Stay the Course as Lone Wolf
While it may sound traditional to turn a good micro VC fund into a more traditional venture franchise, creating a strong general partnership is not a simple, check-the-box activity. Noting the difficulty, some micro VCs have opted to stay as solo operators longer than LPs had imagined. Some, of course, continue to outperform and earn the right to manage more money per fund (if they choose to). In this instance, the LPs aren’t able to invest more and more of their funds into the GP. In the same way a large VC fund may look for opportunities to increase their ownership in a great company in their portfolio in order to make its own economics work, a large LP will often have a similar desire.
Differentiate and Evolve
Just as investors may have “app fatigue” or “food delivery service” fatigue, LPs pitched by micro VC funds have their own flavor of fatigue. As a way to cut through the noise, many of them drill into what differentiates a GP they’re considering an investment in. This can nudge micro VCs to differentiate on the basis of sector (hardware, Bitcoin, etc.), or geography (focusing in emergent areas outside the Valley especially), or stage (pre-seed vs seed, etc.), and more. And the success of Y Combinator and the potential for more steady budgets for an accelerator or incubator could encourage more to let go of the traditional fund model altogether.

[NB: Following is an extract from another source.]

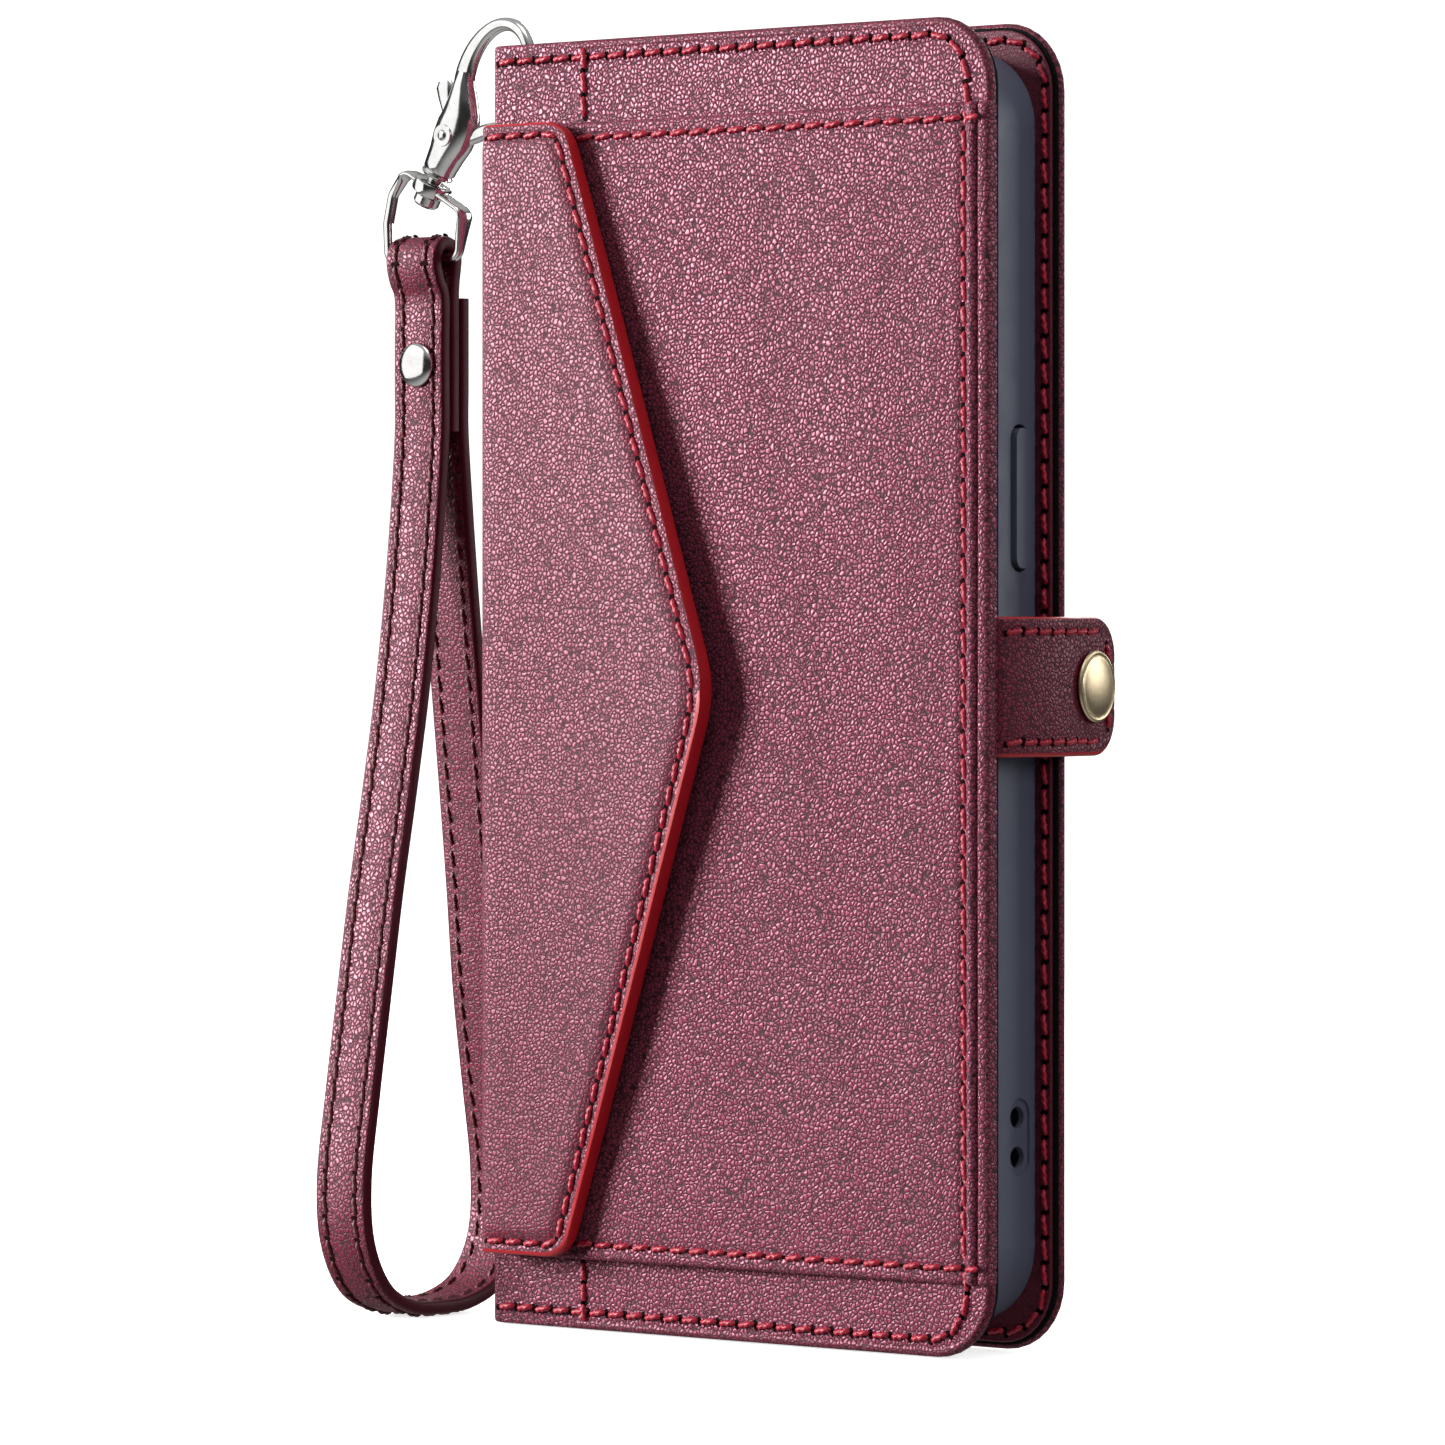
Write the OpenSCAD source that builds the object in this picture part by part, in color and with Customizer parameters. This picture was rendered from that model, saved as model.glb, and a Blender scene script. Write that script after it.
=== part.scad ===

I know these choices because I have been faced with them. The LPs rightly ask these questions and conduct references to determine which way the micro VC wants to go. But the truth is that, just like most at seed don’t know how well a company will do at the very early stages, most of them also don’t know what the optimal path to take is. This can lead to an awkward discussion, where LPs may want or need to hear certain things to “check the box” in their processes versus having the raw discussion about what is working and what doesn’t. The truth is that most people don’t know, and in this market, which is changing year to year, the main value in these smaller funds is that their inherent nimbleness by virtue of being small gives them the right level of flexibility to adapt to a dynamic, ever-changing environment.